3D code data:

******

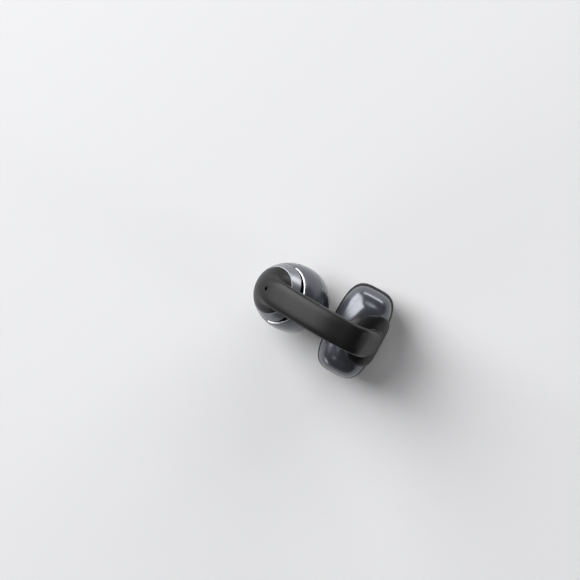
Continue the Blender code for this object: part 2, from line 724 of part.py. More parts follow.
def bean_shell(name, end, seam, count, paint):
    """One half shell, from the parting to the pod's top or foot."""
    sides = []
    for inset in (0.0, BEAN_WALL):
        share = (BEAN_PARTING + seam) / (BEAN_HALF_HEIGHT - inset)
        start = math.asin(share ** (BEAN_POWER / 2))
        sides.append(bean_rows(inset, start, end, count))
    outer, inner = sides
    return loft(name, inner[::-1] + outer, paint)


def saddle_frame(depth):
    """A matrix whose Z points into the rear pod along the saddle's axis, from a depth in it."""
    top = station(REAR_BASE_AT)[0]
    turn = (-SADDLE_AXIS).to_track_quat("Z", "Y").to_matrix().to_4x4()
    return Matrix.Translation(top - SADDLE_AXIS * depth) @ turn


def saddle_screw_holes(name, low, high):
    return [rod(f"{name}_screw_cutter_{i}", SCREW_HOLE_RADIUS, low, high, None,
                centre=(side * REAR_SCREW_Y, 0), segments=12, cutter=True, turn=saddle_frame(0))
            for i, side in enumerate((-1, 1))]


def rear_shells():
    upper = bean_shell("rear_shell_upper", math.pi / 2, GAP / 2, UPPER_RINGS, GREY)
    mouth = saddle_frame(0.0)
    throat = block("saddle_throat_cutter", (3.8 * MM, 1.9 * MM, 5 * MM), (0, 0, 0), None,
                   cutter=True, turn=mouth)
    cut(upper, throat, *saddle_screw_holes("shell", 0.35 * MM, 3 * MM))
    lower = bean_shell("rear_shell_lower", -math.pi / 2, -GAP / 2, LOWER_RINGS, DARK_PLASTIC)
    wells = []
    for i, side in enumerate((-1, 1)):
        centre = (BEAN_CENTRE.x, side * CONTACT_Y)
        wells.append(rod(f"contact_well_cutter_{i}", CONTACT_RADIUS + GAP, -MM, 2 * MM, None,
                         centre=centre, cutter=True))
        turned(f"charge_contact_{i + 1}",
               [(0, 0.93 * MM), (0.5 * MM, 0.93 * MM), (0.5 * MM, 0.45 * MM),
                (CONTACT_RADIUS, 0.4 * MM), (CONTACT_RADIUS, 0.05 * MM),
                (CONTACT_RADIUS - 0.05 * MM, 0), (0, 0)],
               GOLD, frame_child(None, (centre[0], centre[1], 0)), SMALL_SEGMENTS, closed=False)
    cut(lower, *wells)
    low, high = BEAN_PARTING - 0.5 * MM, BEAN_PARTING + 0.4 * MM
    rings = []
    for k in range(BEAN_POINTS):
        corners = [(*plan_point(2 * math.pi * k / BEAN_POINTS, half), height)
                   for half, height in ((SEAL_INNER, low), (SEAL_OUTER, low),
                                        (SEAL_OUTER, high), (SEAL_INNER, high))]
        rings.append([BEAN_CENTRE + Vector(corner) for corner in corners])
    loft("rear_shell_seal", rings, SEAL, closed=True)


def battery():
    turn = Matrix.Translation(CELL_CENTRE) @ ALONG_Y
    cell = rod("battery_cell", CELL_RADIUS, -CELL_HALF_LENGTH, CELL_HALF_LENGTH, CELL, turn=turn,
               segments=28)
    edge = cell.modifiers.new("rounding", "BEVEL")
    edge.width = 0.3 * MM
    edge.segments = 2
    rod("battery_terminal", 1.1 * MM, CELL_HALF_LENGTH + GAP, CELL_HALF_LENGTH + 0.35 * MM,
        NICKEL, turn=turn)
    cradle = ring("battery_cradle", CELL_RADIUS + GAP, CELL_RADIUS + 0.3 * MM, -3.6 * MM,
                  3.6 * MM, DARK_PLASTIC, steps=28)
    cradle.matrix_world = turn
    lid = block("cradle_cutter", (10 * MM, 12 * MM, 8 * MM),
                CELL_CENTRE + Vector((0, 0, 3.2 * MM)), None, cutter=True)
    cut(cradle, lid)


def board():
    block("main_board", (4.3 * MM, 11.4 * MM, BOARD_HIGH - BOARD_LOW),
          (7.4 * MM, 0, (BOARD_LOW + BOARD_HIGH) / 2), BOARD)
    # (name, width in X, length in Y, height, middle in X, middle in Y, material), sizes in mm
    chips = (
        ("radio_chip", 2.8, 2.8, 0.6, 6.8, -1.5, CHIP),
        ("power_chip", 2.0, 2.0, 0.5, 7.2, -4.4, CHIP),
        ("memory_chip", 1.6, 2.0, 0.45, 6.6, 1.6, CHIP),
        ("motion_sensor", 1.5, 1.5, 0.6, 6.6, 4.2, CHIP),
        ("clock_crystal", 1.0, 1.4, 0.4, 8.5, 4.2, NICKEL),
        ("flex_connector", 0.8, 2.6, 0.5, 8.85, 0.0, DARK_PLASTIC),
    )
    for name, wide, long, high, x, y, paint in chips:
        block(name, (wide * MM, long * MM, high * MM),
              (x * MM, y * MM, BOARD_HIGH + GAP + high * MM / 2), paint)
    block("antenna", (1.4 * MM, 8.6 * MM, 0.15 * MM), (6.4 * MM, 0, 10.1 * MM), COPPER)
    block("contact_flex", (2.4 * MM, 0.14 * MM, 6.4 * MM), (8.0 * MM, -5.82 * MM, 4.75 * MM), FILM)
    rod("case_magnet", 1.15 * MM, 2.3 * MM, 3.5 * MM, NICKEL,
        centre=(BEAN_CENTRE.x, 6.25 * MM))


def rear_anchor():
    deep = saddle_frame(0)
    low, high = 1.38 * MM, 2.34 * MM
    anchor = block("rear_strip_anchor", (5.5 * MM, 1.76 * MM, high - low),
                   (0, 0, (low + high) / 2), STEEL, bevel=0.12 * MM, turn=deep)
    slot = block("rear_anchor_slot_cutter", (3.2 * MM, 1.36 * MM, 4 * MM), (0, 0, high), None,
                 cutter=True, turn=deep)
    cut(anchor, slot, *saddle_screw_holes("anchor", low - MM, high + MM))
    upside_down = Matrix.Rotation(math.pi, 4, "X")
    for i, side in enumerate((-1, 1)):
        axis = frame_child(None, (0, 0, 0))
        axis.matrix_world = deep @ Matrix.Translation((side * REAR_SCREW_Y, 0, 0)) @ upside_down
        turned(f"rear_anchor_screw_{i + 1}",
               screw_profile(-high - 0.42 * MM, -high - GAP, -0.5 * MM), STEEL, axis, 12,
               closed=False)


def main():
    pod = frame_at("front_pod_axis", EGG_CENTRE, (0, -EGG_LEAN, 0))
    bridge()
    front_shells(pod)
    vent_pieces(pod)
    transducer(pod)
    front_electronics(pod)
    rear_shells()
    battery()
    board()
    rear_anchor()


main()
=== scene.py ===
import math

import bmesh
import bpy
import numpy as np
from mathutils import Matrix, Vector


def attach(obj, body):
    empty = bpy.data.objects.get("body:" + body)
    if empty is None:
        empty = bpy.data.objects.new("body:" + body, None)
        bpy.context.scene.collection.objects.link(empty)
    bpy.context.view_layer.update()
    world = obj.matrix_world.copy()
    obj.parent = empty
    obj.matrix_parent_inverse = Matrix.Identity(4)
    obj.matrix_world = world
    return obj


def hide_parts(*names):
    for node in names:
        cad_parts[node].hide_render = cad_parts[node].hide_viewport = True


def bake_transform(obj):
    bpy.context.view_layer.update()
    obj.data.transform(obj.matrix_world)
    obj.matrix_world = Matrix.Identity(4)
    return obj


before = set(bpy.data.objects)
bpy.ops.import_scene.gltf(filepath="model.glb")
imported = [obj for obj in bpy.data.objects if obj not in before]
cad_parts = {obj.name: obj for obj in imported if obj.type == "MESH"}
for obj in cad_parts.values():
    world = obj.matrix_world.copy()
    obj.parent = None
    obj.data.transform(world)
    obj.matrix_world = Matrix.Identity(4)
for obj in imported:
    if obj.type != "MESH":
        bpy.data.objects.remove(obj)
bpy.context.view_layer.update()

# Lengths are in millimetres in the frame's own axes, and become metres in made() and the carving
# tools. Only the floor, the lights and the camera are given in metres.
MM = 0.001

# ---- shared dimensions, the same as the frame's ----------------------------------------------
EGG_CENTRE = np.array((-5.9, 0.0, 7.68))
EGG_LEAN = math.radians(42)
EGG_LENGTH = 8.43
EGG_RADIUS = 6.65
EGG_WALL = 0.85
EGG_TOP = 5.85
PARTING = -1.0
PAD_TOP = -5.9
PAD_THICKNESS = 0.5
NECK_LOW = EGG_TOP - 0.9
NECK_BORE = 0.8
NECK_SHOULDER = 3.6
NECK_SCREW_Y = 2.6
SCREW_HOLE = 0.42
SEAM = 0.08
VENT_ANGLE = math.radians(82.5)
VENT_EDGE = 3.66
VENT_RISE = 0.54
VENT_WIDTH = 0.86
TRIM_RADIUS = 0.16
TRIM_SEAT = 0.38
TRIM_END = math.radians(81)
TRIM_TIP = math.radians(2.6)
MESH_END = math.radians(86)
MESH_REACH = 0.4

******

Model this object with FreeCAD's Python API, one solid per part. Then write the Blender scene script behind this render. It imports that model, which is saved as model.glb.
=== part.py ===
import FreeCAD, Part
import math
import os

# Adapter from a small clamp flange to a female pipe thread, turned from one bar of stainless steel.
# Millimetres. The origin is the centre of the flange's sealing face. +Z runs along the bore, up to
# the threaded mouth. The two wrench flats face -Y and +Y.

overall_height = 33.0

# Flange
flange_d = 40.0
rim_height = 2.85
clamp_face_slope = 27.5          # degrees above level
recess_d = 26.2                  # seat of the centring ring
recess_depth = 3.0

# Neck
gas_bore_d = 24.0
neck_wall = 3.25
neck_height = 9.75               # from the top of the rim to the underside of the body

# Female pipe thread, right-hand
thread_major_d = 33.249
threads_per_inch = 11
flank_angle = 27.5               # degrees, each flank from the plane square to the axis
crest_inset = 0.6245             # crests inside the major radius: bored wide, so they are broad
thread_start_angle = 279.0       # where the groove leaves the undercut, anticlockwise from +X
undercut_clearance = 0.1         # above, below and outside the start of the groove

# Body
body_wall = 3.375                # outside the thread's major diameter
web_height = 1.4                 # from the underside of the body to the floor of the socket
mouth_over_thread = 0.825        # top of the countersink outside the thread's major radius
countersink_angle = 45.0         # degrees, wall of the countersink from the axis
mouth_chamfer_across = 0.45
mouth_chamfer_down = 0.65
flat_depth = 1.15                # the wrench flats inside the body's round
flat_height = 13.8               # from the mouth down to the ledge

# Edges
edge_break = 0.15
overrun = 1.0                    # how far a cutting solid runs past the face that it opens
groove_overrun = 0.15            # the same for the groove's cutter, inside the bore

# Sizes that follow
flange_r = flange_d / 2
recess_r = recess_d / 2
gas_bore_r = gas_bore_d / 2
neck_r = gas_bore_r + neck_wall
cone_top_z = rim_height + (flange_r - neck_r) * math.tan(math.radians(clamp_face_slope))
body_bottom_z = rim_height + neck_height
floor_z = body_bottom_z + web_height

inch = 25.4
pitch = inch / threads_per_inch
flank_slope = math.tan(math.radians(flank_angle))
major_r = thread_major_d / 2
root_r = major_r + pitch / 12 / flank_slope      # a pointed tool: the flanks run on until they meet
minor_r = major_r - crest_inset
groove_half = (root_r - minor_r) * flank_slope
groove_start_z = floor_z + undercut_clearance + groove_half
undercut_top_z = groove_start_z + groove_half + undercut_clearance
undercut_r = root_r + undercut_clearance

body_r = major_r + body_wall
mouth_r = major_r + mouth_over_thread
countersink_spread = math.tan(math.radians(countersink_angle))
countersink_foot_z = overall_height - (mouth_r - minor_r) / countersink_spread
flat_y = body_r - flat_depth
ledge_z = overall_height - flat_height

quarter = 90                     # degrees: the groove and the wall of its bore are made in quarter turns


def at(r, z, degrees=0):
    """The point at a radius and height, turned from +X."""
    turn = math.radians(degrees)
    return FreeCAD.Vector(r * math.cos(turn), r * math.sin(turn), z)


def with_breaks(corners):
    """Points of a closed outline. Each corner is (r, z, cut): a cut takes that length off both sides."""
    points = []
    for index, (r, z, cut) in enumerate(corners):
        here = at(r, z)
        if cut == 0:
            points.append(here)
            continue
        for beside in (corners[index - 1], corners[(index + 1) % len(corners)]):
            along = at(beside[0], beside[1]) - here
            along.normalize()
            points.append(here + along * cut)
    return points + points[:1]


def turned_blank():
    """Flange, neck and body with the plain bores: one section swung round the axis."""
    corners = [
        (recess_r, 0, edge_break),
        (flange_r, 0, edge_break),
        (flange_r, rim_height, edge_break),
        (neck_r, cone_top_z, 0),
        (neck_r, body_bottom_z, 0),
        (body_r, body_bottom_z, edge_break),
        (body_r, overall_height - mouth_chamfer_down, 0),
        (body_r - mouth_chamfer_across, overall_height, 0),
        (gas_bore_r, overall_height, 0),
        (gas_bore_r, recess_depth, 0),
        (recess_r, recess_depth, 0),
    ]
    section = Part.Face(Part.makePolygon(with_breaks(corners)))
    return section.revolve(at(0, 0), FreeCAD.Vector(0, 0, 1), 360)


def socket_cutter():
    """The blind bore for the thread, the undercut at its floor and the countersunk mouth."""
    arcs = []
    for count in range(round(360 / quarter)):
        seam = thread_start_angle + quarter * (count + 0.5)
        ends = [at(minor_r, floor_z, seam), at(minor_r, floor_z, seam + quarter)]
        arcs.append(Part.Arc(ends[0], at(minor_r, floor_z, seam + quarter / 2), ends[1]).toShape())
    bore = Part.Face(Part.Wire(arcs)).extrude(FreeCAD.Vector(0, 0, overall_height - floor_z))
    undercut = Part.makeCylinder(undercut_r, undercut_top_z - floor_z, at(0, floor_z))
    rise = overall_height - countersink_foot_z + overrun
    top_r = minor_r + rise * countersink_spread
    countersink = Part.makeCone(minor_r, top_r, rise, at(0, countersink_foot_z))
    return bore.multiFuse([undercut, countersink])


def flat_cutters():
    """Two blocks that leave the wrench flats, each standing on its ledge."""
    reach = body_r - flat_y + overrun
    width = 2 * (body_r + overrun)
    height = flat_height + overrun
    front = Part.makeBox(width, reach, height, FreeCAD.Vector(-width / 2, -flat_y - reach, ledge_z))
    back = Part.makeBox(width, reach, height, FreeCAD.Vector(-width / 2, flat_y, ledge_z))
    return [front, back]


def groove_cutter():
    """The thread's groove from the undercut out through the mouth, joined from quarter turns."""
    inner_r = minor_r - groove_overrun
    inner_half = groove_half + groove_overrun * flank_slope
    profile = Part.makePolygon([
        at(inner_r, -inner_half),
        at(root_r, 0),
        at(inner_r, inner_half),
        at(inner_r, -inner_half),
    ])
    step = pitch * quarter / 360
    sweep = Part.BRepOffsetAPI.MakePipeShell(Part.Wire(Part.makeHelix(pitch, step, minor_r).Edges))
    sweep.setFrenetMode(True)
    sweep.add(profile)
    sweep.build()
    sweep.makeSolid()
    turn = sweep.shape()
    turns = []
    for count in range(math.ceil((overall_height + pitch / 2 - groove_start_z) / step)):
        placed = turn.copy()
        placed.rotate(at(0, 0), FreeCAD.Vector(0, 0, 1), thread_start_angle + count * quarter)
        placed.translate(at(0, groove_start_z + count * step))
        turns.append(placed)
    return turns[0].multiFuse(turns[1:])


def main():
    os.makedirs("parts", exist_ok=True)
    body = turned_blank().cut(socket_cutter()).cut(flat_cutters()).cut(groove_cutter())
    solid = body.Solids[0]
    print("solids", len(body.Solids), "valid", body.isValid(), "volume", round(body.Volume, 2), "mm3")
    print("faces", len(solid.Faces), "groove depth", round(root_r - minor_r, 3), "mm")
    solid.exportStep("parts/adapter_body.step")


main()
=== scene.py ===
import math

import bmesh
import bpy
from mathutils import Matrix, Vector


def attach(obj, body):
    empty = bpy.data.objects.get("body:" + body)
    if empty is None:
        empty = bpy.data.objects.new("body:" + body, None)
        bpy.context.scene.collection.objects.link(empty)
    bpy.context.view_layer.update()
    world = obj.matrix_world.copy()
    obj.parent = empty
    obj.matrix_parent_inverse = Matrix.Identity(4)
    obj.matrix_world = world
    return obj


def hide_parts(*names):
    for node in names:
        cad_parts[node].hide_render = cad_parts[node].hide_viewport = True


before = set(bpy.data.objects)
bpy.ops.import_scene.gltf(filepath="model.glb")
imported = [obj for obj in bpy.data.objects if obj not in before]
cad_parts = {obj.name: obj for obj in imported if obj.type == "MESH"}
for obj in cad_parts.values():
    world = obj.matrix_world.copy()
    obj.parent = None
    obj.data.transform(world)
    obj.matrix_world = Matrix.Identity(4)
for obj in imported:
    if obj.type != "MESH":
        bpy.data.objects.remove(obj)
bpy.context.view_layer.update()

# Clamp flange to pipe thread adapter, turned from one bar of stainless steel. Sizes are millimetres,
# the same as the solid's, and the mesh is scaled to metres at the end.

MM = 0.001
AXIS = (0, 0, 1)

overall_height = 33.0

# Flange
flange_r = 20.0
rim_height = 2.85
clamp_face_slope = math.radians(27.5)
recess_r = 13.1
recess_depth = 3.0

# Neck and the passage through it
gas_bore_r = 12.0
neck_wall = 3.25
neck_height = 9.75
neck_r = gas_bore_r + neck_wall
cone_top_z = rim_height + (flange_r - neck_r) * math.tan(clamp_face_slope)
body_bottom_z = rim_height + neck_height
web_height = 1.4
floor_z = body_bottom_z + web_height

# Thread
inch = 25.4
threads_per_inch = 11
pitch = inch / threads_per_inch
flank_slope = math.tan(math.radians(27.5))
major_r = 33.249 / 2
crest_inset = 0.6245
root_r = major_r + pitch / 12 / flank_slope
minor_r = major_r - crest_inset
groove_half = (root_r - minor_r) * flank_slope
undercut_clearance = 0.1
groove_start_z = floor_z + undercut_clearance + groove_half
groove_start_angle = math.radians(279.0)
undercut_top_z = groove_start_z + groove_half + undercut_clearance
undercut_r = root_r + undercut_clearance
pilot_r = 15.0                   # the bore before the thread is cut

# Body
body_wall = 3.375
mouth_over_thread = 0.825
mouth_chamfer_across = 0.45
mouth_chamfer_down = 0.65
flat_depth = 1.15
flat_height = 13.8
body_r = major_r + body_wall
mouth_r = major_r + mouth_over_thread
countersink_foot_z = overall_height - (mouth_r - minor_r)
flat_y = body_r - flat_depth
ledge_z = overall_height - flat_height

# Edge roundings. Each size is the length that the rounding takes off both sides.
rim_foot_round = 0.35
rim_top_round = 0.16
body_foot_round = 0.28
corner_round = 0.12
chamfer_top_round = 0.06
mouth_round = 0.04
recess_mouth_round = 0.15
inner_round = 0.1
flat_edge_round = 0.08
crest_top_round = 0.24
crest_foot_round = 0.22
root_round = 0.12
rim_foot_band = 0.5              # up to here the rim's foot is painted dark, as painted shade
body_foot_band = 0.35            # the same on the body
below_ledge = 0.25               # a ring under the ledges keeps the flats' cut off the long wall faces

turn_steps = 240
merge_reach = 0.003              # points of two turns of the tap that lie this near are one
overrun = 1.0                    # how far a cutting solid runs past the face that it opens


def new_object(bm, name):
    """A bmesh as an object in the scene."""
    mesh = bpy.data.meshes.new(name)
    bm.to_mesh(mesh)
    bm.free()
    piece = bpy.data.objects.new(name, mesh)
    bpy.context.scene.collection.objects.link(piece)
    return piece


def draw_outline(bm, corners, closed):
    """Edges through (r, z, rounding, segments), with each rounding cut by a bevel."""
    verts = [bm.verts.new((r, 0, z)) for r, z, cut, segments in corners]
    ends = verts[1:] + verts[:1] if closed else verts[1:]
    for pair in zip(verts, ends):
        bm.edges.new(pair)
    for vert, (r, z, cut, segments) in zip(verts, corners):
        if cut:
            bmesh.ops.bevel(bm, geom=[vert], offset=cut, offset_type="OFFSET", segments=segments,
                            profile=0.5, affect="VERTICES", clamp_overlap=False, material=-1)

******

What the task requires:
Your task is to repeat the lines from the one containing "Continue the Blender" to the one containing "for i, side in enumerate((-1, 1))]", both lines included. Leave out every other line.

Result below:
Continue the Blender code for this object: part 2, from line 724 of part.py. More parts follow.
def bean_shell(name, end, seam, count, paint):
    """One half shell, from the parting to the pod's top or foot."""
    sides = []
    for inset in (0.0, BEAN_WALL):
        share = (BEAN_PARTING + seam) / (BEAN_HALF_HEIGHT - inset)
        start = math.asin(share ** (BEAN_POWER / 2))
        sides.append(bean_rows(inset, start, end, count))
    outer, inner = sides
    return loft(name, inner[::-1] + outer, paint)


def saddle_frame(depth):
    """A matrix whose Z points into the rear pod along the saddle's axis, from a depth in it."""
    top = station(REAR_BASE_AT)[0]
    turn = (-SADDLE_AXIS).to_track_quat("Z", "Y").to_matrix().to_4x4()
    return Matrix.Translation(top - SADDLE_AXIS * depth) @ turn


def saddle_screw_holes(name, low, high):
    return [rod(f"{name}_screw_cutter_{i}", SCREW_HOLE_RADIUS, low, high, None,
                centre=(side * REAR_SCREW_Y, 0), segments=12, cutter=True, turn=saddle_frame(0))
            for i, side in enumerate((-1, 1))]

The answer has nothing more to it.